◆ **WORK TO BE COMPLETED**:
Set down exactly the lines from the one with "cad_parts[node].hide_render = cad_parts[node].hide_viewport" to the one with "bpy.data.objects.remove(obj)", both included, and no line outside that range.

◆ **SOURCE EXCERPT**:
|---|

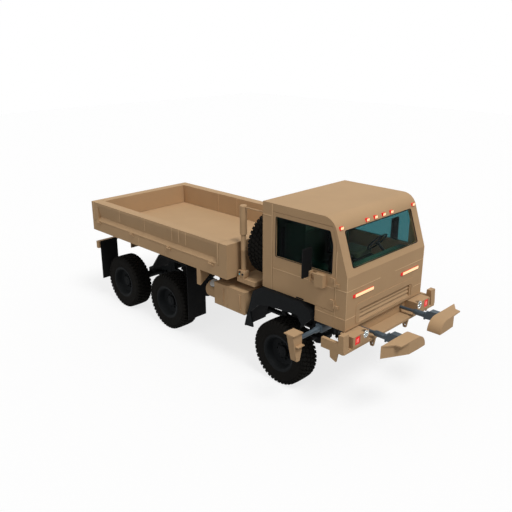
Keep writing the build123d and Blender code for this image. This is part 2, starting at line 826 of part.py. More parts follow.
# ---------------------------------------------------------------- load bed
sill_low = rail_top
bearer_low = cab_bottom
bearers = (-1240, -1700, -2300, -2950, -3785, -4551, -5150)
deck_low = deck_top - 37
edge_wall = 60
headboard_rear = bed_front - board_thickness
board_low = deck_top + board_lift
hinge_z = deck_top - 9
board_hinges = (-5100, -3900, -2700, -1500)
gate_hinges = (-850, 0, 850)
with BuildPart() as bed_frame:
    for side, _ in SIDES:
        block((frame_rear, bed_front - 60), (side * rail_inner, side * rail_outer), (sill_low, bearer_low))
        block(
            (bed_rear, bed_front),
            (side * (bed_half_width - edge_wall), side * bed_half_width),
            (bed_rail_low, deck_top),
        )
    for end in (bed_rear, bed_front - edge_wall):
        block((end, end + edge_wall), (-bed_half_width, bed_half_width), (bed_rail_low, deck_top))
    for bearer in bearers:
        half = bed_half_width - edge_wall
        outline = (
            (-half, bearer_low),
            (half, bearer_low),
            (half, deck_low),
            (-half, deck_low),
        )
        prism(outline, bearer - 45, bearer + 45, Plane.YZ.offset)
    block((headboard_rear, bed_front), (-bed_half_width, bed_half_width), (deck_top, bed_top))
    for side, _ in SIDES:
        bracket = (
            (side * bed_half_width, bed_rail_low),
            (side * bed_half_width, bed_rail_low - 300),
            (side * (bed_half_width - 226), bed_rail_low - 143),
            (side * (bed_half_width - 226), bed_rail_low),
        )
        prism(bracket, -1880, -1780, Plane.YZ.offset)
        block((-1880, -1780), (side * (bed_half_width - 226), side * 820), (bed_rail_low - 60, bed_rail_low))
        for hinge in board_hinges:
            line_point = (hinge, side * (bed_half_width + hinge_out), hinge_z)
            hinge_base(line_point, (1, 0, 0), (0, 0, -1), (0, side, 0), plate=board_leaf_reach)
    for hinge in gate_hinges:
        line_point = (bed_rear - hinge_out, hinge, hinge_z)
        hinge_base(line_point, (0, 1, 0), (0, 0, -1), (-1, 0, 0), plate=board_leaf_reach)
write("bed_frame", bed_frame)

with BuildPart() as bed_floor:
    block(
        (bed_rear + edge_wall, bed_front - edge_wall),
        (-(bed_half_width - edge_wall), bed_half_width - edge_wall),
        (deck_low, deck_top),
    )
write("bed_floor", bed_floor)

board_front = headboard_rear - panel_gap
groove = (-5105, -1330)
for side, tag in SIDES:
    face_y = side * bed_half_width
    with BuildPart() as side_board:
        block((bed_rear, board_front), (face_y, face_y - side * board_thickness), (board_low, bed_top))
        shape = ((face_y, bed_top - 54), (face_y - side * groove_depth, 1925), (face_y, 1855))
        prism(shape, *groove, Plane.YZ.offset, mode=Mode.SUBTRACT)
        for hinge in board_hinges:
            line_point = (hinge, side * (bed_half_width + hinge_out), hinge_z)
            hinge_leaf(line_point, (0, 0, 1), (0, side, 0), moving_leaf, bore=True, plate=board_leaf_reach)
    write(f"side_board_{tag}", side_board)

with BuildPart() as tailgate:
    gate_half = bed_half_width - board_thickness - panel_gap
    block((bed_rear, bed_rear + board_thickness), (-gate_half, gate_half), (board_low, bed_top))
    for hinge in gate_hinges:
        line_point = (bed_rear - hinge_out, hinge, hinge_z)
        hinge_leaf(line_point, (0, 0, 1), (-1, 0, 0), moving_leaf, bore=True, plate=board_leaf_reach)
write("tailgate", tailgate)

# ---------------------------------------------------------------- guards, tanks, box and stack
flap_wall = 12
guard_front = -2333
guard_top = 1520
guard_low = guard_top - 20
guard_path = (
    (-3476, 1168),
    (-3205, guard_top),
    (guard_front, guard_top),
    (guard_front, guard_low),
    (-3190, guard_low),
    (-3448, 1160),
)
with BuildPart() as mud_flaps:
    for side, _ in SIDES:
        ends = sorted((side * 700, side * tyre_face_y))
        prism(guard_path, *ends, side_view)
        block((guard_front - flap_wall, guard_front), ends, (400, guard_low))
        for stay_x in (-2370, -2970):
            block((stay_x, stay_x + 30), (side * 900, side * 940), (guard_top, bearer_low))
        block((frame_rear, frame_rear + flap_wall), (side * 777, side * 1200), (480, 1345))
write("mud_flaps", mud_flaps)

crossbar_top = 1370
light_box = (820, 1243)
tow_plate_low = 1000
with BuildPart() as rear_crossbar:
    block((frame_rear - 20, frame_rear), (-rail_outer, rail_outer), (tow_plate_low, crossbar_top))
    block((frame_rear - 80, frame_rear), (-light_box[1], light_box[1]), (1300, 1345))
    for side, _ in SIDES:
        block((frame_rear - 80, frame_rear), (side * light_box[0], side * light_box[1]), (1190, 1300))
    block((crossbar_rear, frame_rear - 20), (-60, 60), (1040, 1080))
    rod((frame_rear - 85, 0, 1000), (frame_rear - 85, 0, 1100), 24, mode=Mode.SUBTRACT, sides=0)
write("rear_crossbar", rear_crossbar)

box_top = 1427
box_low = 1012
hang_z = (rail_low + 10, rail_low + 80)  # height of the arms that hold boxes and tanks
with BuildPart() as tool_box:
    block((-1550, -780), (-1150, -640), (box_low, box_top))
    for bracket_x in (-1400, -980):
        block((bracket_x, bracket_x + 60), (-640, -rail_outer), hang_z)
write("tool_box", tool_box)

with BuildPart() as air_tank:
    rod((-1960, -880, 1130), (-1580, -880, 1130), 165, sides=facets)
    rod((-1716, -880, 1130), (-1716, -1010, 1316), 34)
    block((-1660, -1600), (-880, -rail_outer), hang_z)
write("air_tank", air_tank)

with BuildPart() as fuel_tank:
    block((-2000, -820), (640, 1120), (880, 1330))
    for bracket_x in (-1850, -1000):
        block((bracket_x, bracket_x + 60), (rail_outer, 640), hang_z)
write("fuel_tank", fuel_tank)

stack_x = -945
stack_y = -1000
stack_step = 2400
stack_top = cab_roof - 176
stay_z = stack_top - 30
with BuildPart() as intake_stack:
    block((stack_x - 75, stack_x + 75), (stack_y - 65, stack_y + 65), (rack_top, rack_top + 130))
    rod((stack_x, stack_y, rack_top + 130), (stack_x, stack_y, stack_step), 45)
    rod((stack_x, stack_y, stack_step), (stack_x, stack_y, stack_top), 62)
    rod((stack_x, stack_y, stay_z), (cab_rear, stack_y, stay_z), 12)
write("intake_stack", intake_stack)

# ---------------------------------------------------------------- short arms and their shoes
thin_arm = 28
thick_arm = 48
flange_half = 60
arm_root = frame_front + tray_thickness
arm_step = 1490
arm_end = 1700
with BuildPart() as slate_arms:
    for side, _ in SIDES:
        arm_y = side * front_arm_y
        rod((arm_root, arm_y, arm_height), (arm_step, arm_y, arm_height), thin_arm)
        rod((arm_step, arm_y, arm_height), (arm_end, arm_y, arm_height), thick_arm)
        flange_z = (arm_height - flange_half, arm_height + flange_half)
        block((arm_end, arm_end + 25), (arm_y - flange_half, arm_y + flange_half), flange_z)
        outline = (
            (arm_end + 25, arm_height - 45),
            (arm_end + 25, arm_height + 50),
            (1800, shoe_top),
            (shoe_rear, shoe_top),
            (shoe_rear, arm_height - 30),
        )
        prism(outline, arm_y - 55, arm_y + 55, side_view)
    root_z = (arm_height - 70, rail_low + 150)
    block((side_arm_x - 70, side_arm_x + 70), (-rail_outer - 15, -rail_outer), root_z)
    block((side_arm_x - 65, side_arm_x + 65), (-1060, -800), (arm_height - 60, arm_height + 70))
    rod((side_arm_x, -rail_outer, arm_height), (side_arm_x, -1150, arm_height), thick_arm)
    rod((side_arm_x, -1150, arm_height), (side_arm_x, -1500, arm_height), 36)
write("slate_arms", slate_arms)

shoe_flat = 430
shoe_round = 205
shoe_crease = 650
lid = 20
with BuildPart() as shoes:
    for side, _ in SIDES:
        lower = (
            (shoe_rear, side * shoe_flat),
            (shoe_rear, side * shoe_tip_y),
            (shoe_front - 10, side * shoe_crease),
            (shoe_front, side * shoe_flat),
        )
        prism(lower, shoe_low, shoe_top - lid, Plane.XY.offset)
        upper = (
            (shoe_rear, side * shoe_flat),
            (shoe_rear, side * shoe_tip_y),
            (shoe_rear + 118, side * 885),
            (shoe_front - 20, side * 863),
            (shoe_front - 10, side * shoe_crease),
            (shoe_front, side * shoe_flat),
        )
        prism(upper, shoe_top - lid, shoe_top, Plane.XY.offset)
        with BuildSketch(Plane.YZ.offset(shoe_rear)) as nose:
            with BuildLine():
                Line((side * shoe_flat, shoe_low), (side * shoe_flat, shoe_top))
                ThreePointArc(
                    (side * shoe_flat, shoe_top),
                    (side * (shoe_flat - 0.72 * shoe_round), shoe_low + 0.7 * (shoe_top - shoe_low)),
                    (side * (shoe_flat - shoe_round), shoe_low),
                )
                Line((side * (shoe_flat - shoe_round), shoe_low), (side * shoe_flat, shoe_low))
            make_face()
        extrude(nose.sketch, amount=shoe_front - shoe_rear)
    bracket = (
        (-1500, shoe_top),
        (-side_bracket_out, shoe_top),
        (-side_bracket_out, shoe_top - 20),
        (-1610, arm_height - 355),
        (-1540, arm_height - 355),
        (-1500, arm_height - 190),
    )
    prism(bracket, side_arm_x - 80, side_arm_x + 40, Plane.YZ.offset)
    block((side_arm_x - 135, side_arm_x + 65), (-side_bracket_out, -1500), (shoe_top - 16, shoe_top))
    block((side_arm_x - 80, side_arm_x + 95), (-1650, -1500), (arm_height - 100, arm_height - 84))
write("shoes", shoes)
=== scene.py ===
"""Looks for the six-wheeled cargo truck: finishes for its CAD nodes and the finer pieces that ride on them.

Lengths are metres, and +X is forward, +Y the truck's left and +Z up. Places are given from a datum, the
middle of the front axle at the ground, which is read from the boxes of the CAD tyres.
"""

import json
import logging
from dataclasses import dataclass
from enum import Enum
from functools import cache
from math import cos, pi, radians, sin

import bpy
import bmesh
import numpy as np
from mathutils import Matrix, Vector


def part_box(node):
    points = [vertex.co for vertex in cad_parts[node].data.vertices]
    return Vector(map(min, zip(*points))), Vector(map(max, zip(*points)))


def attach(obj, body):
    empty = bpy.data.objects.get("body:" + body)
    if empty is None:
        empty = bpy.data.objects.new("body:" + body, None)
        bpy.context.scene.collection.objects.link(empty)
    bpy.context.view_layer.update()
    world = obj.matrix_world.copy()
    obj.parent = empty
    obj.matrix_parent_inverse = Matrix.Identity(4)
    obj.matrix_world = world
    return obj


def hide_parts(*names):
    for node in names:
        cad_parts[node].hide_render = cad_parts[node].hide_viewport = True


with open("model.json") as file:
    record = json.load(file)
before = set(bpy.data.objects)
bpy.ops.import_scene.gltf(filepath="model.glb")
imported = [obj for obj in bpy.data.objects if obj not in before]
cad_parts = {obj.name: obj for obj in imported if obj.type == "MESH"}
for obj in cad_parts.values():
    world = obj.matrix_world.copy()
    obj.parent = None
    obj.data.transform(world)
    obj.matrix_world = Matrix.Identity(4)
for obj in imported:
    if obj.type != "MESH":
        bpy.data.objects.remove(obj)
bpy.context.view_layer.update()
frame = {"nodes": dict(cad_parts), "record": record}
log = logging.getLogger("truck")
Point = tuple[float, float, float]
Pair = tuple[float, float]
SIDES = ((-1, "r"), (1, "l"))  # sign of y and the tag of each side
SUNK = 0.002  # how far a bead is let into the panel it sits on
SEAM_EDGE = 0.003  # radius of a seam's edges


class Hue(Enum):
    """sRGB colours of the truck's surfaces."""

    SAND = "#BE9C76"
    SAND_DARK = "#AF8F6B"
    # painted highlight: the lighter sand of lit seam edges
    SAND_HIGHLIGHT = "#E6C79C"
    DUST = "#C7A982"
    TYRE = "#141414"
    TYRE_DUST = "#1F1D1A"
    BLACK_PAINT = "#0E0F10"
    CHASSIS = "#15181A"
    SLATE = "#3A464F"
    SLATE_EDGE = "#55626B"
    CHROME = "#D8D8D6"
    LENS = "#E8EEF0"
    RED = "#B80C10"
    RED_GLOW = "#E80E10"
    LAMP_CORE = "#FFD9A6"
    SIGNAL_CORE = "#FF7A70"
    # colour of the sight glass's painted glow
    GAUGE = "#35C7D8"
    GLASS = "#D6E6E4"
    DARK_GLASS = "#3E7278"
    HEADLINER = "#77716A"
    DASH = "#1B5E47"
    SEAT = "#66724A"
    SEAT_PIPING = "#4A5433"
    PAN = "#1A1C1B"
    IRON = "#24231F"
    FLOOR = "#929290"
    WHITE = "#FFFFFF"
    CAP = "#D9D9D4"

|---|

◆ **FULL ANSWER**:
        cad_parts[node].hide_render = cad_parts[node].hide_viewport = True


with open("model.json") as file:
    record = json.load(file)
before = set(bpy.data.objects)
bpy.ops.import_scene.gltf(filepath="model.glb")
imported = [obj for obj in bpy.data.objects if obj not in before]
cad_parts = {obj.name: obj for obj in imported if obj.type == "MESH"}
for obj in cad_parts.values():
    world = obj.matrix_world.copy()
    obj.parent = None
    obj.data.transform(world)
    obj.matrix_world = Matrix.Identity(4)
for obj in imported:
    if obj.type != "MESH":
        bpy.data.objects.remove(obj)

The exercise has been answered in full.